Table 7. Negative ions of Ni(CO)₄ with electron affinity [40].

Negative Ion	Incident Electron Energy (eV) [21]	Appearance Potentials (eV) [47]	Electron Affinity (eV) [47]	Vibrational Frequency (cm−1) [47]
Ni(CO)3−	0.8	0	0.804 ± 0.012	2100 ± 80
Ni(CO)2−	1.7	1.0 ± 0.4	0.643 ± 0.014	2100 ± 80
Ni(CO)−	4.6	3.2 ± 0.5	1.077 ± 0.013	1940 ± 80
Ni−	5.4	4.1 ± 0.3	1.157 ± 0.010

.

The DEA cross section (Figure 10) from Quantemol-N simulations, presented in Figure 5, have maximum cross section of 1–2 × 10⁻³ Ų at 0.8 eV corresponding to the Ni(CO)₃⁻ fragment, representing the curves with electron affinity values between 1.2 to 1.4 eV. Comparatively, taking into account the fragmentation pattern, the violet (color) spectrum (Figure 10) has better accuracy and it is closer to the true value, though all present reliable data within the error limit threshold according to the EA(eV) and vibrational frequency used.

With the increase in the electron affinity we have an increase in the cross-section values as seen from Figure 6.

The total cross-section (Figure 11) from Quantemol-N simulations is in close agreement with the reported literature data for ~100–300 eV of 2 × 10⁻¹⁶ cm² [48,49], with a value of 1.6–1.8 × 10⁻¹⁶ cm² in the same energy range.

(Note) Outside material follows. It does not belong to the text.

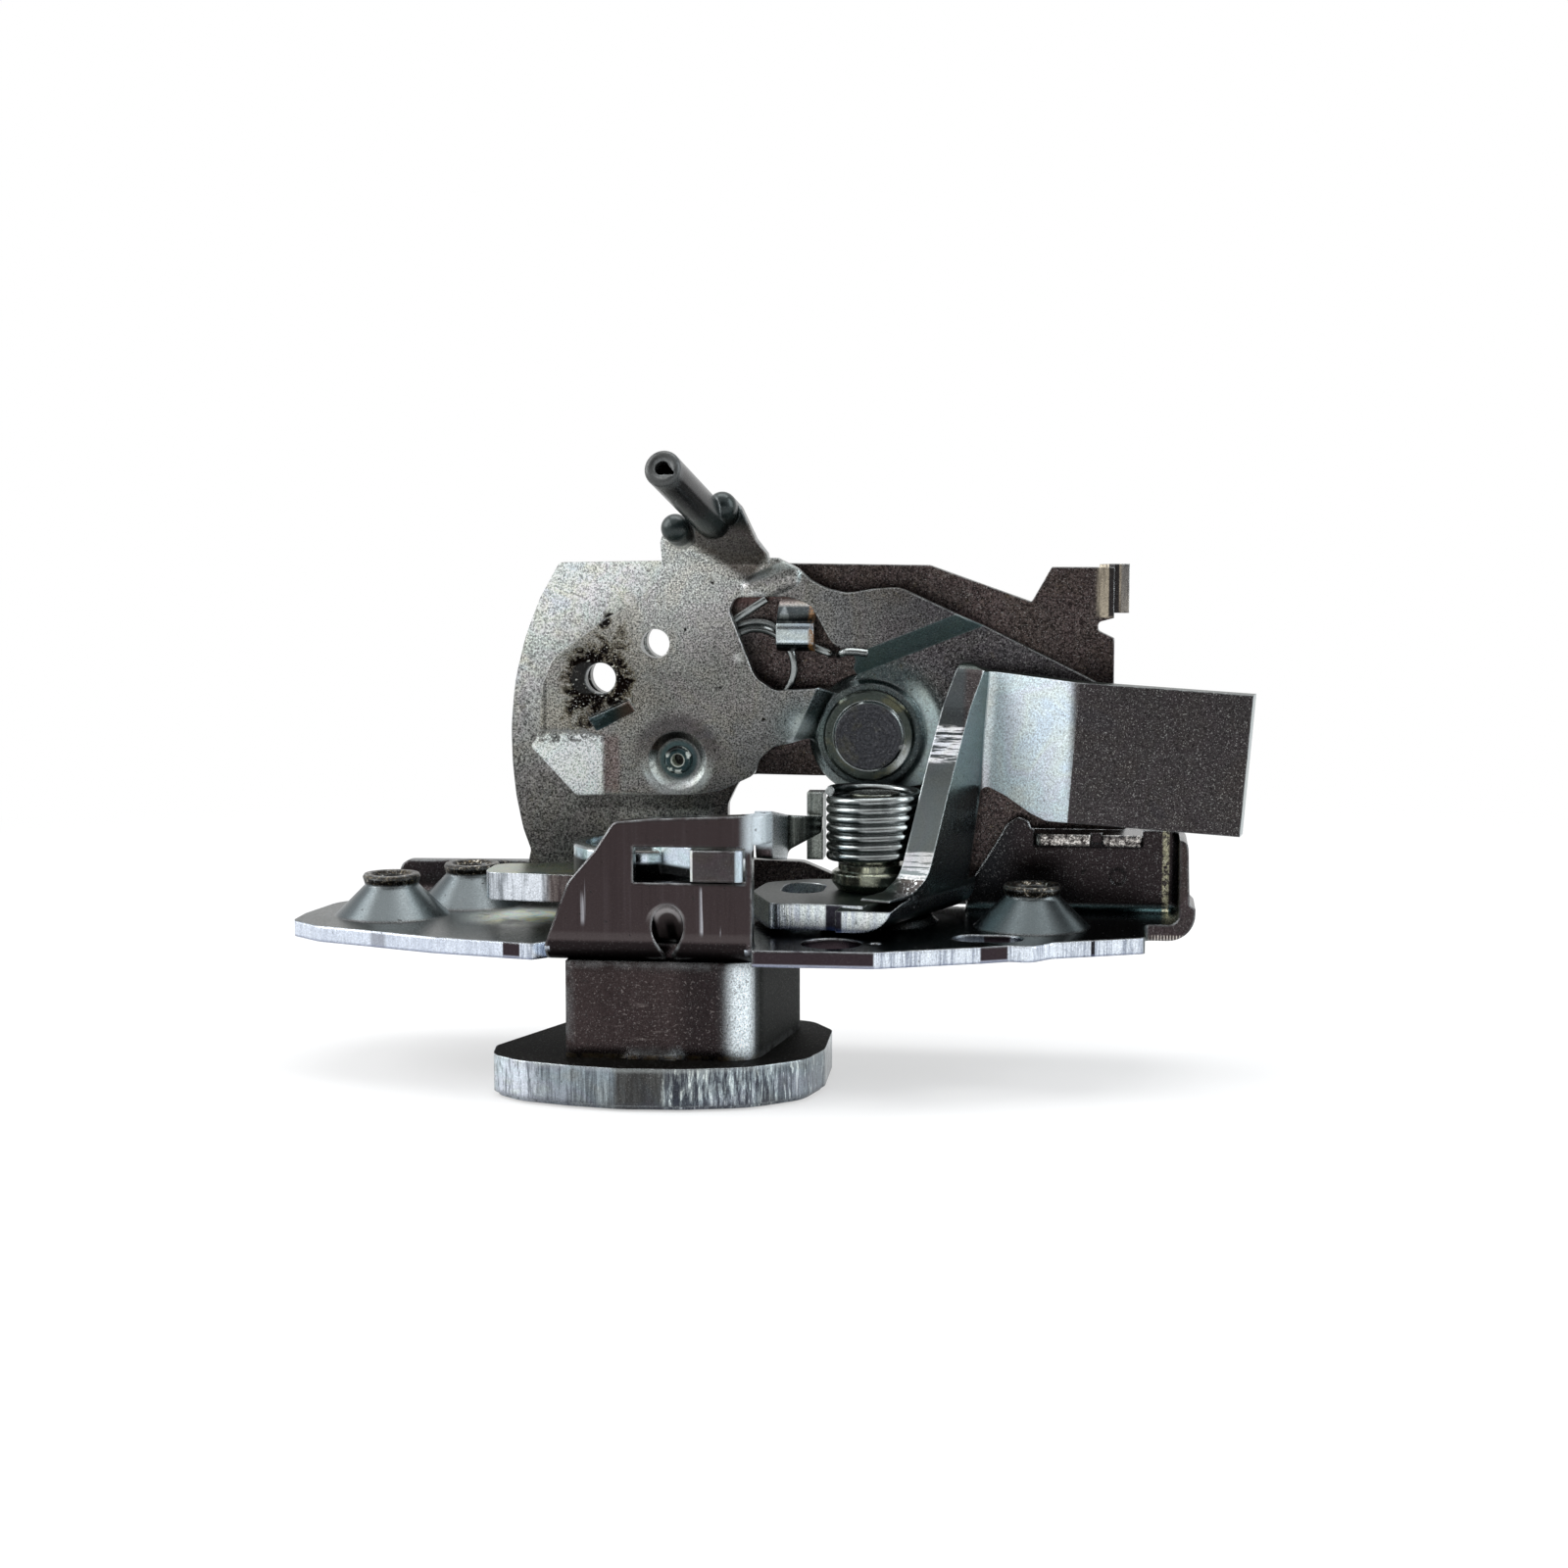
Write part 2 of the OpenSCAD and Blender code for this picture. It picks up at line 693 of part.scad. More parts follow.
module pull_lever() {
    color(pale)
        difference() {
            union() {
                difference() {
                    flat(foot_outline, foot_z, pull_t);
                    // room for the bend beyond the flat
                    translate([web_x, web_y, 0])
                        rotate([0, 0, -web_turn])
                            translate([-pull_t - pull_r, -30, -1])
                                cube([30, 60, 20]);
                }
                pull_bend();
                pull_upright();
            }
            translate([stud.x, stud.y, 0])
                cylinder(r = stud_r + run_gap, h = 12);
            // oval hole in the foot
            translate([-7.3, 6, 0])
                linear_extrude(12)
                    union() {
                        circle(3);
                        translate([-3, 0])
                            square([6, 4]);
                        translate([0, 4])
                            circle(3);
                    }
        }
}

module pull_stud() {
    color(steel)
        translate([stud.x, stud.y, 0]) {
            translate([0, 0, foot_z])
                cylinder(r = stud_r, h = 20 - foot_z);
            translate([0, 0, 0.1])
                cylinder(r = stud_r - 0.5, h = 5);
            translate([0, 0, 0.1])
                cylinder(r = stud_r + 1.9, h = 0.8);
        }
}

module pull_collar() {
    color(steel)
        translate([stud.x, stud.y, 0])
            difference() {
                union() {
                    // waisted foot, clear of the lever's bend
                    translate([0, 0, foot_top + 0.08])
                        cylinder(r1 = 5, r2 = collar_r, h = 1.1);
                    translate([0, 0, foot_top + 1.17])
                        cylinder(r = collar_r, h = collar_top - foot_top - 1.77);
                    translate([0, 0, collar_top - 0.6])
                        cylinder(r1 = collar_r, r2 = collar_r - 0.4, h = 0.3);
                    translate([0, 0, collar_top - 0.6])
                        cylinder(r = 5, h = 1.3);
                }
                translate([0, 0, foot_top - 1])
                    cylinder(r = stud_r, h = 9);
            }
}

coil_z = collar_top + 0.75 + wire_r;
coil_pitch = (20.6 - collar_top - 0.75 - 2 * wire_r) / pull_turns;

module pull_spring() {
    r = coil_r - wire_r;
    turns = pull_turns + 0.25;
    path = concat(
        [[stud.x + 2, stud.y + r, coil_z], [stud.x + 1, stud.y + r, coil_z]],
        [for (i = [0 : 20 * turns])
            [stud.x + r * cos(90 + 18 * i), stud.y + r * sin(90 + 18 * i), coil_z + coil_pitch * i / 20]],
        [[stud.x - r, stud.y - 1.5, coil_z + coil_pitch * turns]]);
    color(pale)
        wire(path, wire_r, [0, 0, 1]);
}

// release lever and what is round it

release_outline = [
    [-28.3, 54.2], [-28.4, 51], [-28.8, 48.9, 1.5], [-32.5, 45.4, 4], [-36.6, 43.4, 3], [-44.4, 37.6, 4],
    [-46, 33.5, 3], [-46.3, 26.4, 0.6], [-47.2, 25.3, 0.6], [-40.8, 18.2, 1.5], [-24.5, 18.4, 6],
    [-20, 19.1, 5],
    [-15.4, 21.3, 1.5], [-14.6, 23.6, 1.5], [-12.6, 25.4, 1.5], [-7.2, 26.6, 1], [-6.5, 22, 5],
    [0.8, 18.7, 6], [9, 20, 4],
    [20, 25.5, 8], [34, 29.5, 3], [35, 33.4, 2], [31.5, 35.3, 2], [13.2, 44.3, 2], [5.1, 48, 4],
    [1.3, 47.7, 4],
    [-2.2, 47.1, 4], [-5.2, 47.8, 4], [-7.3, 48.9, 3], [-9.2, 50.6, 2], [-13.4, 52.7, 4],
    [-14.8, 54.7], [-17.2, 58.5],
    [-25, 58.5]
];

release_window = [
    [-18.9, 44.6, 1.2], [-18, 46.5, 1.4], [-10.2, 46.6, 4], [-7.2, 45.4, 2], [-4.2, 40, 3],
    [-0.8, 38.4, 1.2],
    [-1.6, 36, 1.5], [-6, 33.7, 5], [-12.4, 33.3, 2], [-15.2, 35.2, 3]
];

// joggle strip from p to q in X and Z, dropping back by the step of the lever
module slab(p, q) {
    run = q - p;
    step = rel_hub_y - rel_y;
    translate([p.x, 0, p.y])
        rotate([0, -atan2(run.y, run.x), 0])
            rotate([90, 0, 90])
                linear_extrude(norm(run))
                    polygon([[rel_y, eps], [rel_y, 0.8], [rel_y + rel_t, 0.8], [rel_y + rel_t, 0],
                        [rel_hub_y + rel_t, -3], [rel_hub_y + rel_t, -3.4], [rel_hub_y, -3.4],
                        [rel_hub_y, -3]]);
}

module release_sheet() {
    difference() {
        intersection() {
            upright(release_outline, 5, 20);
            union() {
                // raised part with the window
                upright([[-60, 10], [-60, 52], [20, 52], [20, 47], [-2.2, 38.2], [-6.4, 33.9],
                    [-10.1, 25.6], [-14, 10]],
                    rel_y, rel_t);
                slab([-2.2, 38.2], [20, 47]);
                slab([-14, 16.7], [-6.4, 33.9]);
                upright([[-1.1, 35.4], [24, 45.3], [50, 45], [50, 10], [-12, 10],
                    [-3.8, 32.7]], rel_hub_y, rel_t);
            }
        }
        // lower left facet is made apart
        upright([[-60, 10], [-36.7, 10], [-36.7, 26.6], [-60, 26.6]], rel_y - 1, rel_t + 2);
    }
}

module release_facet() {
    // corner of the lever bent towards the viewer about a vertical line
    intersection() {
        upright(release_outline, 5, 20);
        upright([[-60, 10], [-36.6, 10], [-36.6, 26.5], [-40, 27.4], [-60, 27.2]], 5, 20);
        translate([-36.6, rel_y, 0])
            rotate([0, 0, 9])
                translate([-20, 0, 0])
                    cube([20, rel_t, 60]);
    }
}

finger_a = [-20.6, 13.5, 57];
finger_b = [-24.2, -8, 64.3];

module along(a, b) {
    d = b - a;
    translate(a)
        rotate([0, 0, atan2(d.y, d.x)])
            rotate([0, 90 - asin(d.z / norm(d)), 0])
                children();
}

module release_finger() {
    long = norm(finger_b - finger_a);
    along(finger_a, finger_b)
        difference() {
            union() {
                cylinder(r = finger_r, h = long);
                // rounded end
                translate([0, 0, long])
                    rotate_extrude()
                        translate([finger_r - 0.7, 0])
                            circle(0.7);
                cylinder(r = finger_r - 0.7, h = long + 0.5);
            }
            translate([0, 0, long - 12])
                cylinder(r = finger_bore, h = 14);
            // seam of the roll, which opens the hole into a drop
            translate([0, 0, long - 12])
                rotate([0, 0, 65])
                    linear_extrude(14)
                        polygon([[0, -finger_bore], [0, finger_bore], [2, 0.15], [2, -0.15]]);
        }
    // curled shoulders each side of the root
    along([-18.4, 14.5, 58], [-19.2, 7.5, 60]) {
        cylinder(r = 2, h = 4.8);
        translate([0, 0, 4.8])
            sphere(2);
    }
    along([-25.2, 14.5, 55.2], [-26, 8.5, 56.9]) {
        cylinder(r = 2, h = 3.8);
        translate([0, 0, 3.8])
            sphere(2);
    }
    // top of the lever, leaning towards the viewer
    intersection() {
        sideways([[rel_y, 49.5], [rel_y + rel_t, 49.5], [rel_y + rel_t, 52], [13, 60.5], [10.9, 59.6],
            [rel_y, 51]], -30, 20);
        upright([[-28.3, 45], [-28.3, 54.2], [-27.2, 57.2, 1.5], [-17, 60.2, 1.5], [-14.8, 54.7],
            [-13.4, 52.7], [-12, 45]],
            5, 20);
    }
}

module release_lever() {
    color(steel)
        difference() {
            union() {
                difference() {
                    union() {
                        release_sheet();
                        release_facet();
                        release_finger();
                        // hub boss
                        ybar(pivot.x, pivot.y, boss_r - 0.9, rel_hub_y - 0.9, rel_hub_y + 1, boss_r + 0.6);
                        // back of the dish
                        ybar(-26.3, 23.3, 3, rel_y + rel_t, rel_y + rel_t + 0.9);
                        // stiffening bead above the window
                        intersection() {
                            along([-15.2, rel_y + 1.9, 47.6], [-8.6, rel_y + 1.9, 50.5])
                                union() {
                                    cylinder(r = 2.8, h = 5);
                                    sphere(2.8);
                                    translate([0, 0, 5])
                                        sphere(2.8);
                                }
                            translate([-20, 10, 40])
                                cube([20, rel_y - 9, 14]);
                            upright(release_outline, 5, 20);
                        }
                    }
                    upright(release_window, 5, 30);
                    // dish
                    ybar(-26.3, 23.3, 4.3, rel_y - 1, rel_y + eps);
                    ybar(-26.3, 23.3, 4.2, rel_y - eps, rel_y + 1, 3);
                    // holes
                    ybar(-29.4, 39.9, 2.05, 5, 30);
                    ybar(-37.3, 34.9, 2.2, 5, 30);
                    // lanced slot
                    upright([[-39.1, 29.3], [-33.3, 31.9], [-32.5, 30.2], [-37.9, 27.5]], 5, 20);
                }
                // tongue left in the lanced slot
                intersection() {
                    upright([[-38.9, 29.2], [-33.1, 31.8], [-32.3, 30.3], [-37.9, 27.3]], 5, 20);
                    translate([-38, rel_y - 0.1, 27.6])
                        rotate([0, -25, 0])
                            rotate([22, 0, 0])
                                translate([-5, 0, -2])
                                    cube([14, 1.3, 8]);
                }
            }
            ybar(pivot.x, pivot.y, pin_r + run_gap, 5, 30);
            ybar(-26.3, 23.3, 1.5, 5, 30);
        }
}

module main_rivet() {
    front = rel_hub_y - 0.95;
    color(pale)
        union() {
            ybar(pivot.x, pivot.y, pin_r, front - eps, back_y);
            ybar(pivot.x, pivot.y, pin_r - 0.5, front, back_y + back_t + 1);
            ybar(pivot.x, pivot.y, head_r - 0.4, front - 1, front - 0.7, head_r);
            ybar(pivot.x, pivot.y, head_r, front - 0.71, front);
            ybar(pivot.x, pivot.y, 4.7, front - 1.9, front - 1.5, 5);
            ybar(pivot.x, pivot.y, 5, front - 1.51, front - 0.9);
            ybar(pivot.x, pivot.y, 4.6, back_y + back_t, back_y + back_t + 1.2, 5);
        }
}

module eyelet_rivet() {
    color(pale)
        difference() {
            union() {
                ybar(-26.3, 23.3, 1.5, rel_y + 0.3, rel_y + rel_t + 1.3);
                ybar(-26.3, 23.3, 1.7, rel_y + 0.2, rel_y + 0.6, 2);
                ybar(-26.3, 23.3, 2, rel_y + 0.59, rel_y + 1);
                ybar(-26.3, 23.3, 2.2, rel_y + rel_t + 0.9, rel_y + rel_t + 1.4);
            }
            ybar(-26.3, 23.3, 0.9, rel_y - 1, rel_y + rel_t + 2);
        }
}

module toggle_spring() {
    c = [-15.5, 36.6];
    r = 5.1;
    y0 = rel_y + rel_t + 0.95;
    lift = 1;
    spread = 1.15;
    turn = 460;
    steps = 28;
    path = concat(
        [[-13.9, y0, 46.1], [-16.4, y0, 44.5], [-19, y0, 42.8], [-20.2, y0, 41.3], [-20.7, y0, 39.5]],
        [for (i = [0 : steps])
            let (a = 170 - turn * i / steps, q = r + spread * i / steps)
            [c.x + q * cos(a), y0 + lift * i / steps, c.y + q * sin(a)]],
        [[-8, y0 + 0.7, 39.6], [-5.2, y0 + 0.35, 38.6], [-4.2, y0 - 0.25, 38.3], [-3.6, y0 - 1.45, 38.3],
            [-3.2, y0 - 2.9, 38.6], [-2.6, y0 - 3.85, 38.9], [-1.2, y0 - 3.9, 39.1], [0.9, y0 - 3.9, 38.8]]);
    color(pale)
        wire(path, toggle_r, unit([0.12, 1, 0.35]));
}

module lock_lever() {
    t = 1.1;
    y0 = back_y - 0.35 - t;
    color(steel)
        difference() {
            union() {
                // tail round the rivet, arm out to the lug
                upright([[lock_pin.x - 2.5, lock_pin.y - 2, 1.5], [lock_pin.x - 2.5, lock_pin.y + 2.2, 2],
                    [lock_pin.x + 2.5, lock_pin.y + 2.4, 2], [-6.6, 47.9, 1], [-6.6, 46.2],
                    [-12.5, 46.2], [lock_pin.x + 3.5, lock_pin.y - 2.6, 2]], y0, t);
                // lug bent forward through the window of the release lever
                sideways([[y0, 46.8], [y0 + t, 46.8], [y0 + t, 45.4, 0.8], [rel_y + 1.3, 42.4, 0.8],
                    [rel_y + 1.3, 40.3, 0.4], [rel_y + 2.6, 39.7], [rel_y + 2.3, 38.8], [rel_y + 0.2, 39.6, 1.2],
                    [rel_y + 0.2, 42.9, 1.8], [y0, 46.1]], -12.2, 5.3);
            }
            ybar(lock_pin.x, lock_pin.y, 1.5 + run_gap, 10, 30);
        }
}

module lock_rivet() {
    color(pale)
        union() {
            ybar(lock_pin.x, lock_pin.y, 1.5, back_y - 2, back_y);
            ybar(lock_pin.x, lock_pin.y, 1.2, back_y - 2, back_y + back_t + 0.6);
            ybar(lock_pin.x, lock_pin.y, 2.4, back_y - 2.6, back_y - 1.8);
            ybar(lock_pin.x, lock_pin.y, 2.1, back_y + back_t, back_y + back_t + 0.7);
        }
}

base_plate();
back_plate();
bolt_box();
cover_plate();
box_posts();
rotor();
rotor_shaft();
shaft_collar();
cam_lever();
lock_hub();
pull_lever();
pull_stud();
pull_collar();
pull_spring();
main_rivet();
release_lever();
eyelet_rivet();
toggle_spring();
lock_lever();
lock_rivet();
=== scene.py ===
# %% [markdown]
# A door latch, dressed. The solids come packed from the CAD source and this lesson
# gives them the look of the real one: pressed sheet steel, zinc plated and passivated,
# handled and worn, with some grease left on it. We load the solids first and keep the
# size of the whole, because nothing that we add may make the latch bigger.

# %% load the solids
import math

import bpy
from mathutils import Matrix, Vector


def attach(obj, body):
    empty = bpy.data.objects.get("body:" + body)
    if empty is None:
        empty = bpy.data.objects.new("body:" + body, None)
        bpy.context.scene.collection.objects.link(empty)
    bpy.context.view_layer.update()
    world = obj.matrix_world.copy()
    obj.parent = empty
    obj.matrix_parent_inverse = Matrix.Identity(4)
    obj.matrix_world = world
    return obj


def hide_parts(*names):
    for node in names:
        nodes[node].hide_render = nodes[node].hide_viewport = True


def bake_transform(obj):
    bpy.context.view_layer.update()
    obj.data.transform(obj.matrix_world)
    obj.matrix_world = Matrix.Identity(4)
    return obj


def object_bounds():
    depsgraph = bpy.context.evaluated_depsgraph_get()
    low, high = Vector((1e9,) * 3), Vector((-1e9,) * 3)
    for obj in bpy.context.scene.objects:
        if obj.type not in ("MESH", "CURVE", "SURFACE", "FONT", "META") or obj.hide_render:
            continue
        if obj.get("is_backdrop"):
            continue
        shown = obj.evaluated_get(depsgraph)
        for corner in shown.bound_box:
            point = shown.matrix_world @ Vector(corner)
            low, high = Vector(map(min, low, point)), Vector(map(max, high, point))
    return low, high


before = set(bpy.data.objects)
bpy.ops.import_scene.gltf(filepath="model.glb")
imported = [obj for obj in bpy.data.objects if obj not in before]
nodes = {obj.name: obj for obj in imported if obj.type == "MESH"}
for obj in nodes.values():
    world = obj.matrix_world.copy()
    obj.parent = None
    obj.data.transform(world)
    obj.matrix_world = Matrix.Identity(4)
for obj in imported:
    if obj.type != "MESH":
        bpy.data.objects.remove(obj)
cad_low, cad_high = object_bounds()
MM = 0.001
print("solids:", len(nodes), "size in mm:", [round(v / MM, 1) for v in cad_high - cad_low])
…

The experimental work in [49] makes reference to the same cross-section value of 2 × 10⁻¹⁶ cm² in the energy range of 100–300 eV.

5. Conclusions

With increasing importance of metal containing organic compounds in cancer research, materials and superconductors development, nanotechnology and focused electron beam deposition there is a need to provide electron impact cross section data for such com-pounds and in particular values of dissociative electron attachment. In thisd paper we present electron scattering cross sections derived usnf Quantemol-N for three of the most commonly used commercial materials: Ni(CO)₄, Co(CO)₃NO and Cr(CO)₆.

As the use of Quantemol-N simulations would not necessarily replace experimental data, the results show promising use of the software for reliable cross section data that can be utilized in the multitude of the industrial processes requiring an accurate value of these. The approach we employed, based on R-matrix calculations is rather a simple method making use of basic molecular data, structure and symmetry of the molecule, bonds lengths and specificity, all available and easy to obtain from literature or experimental data.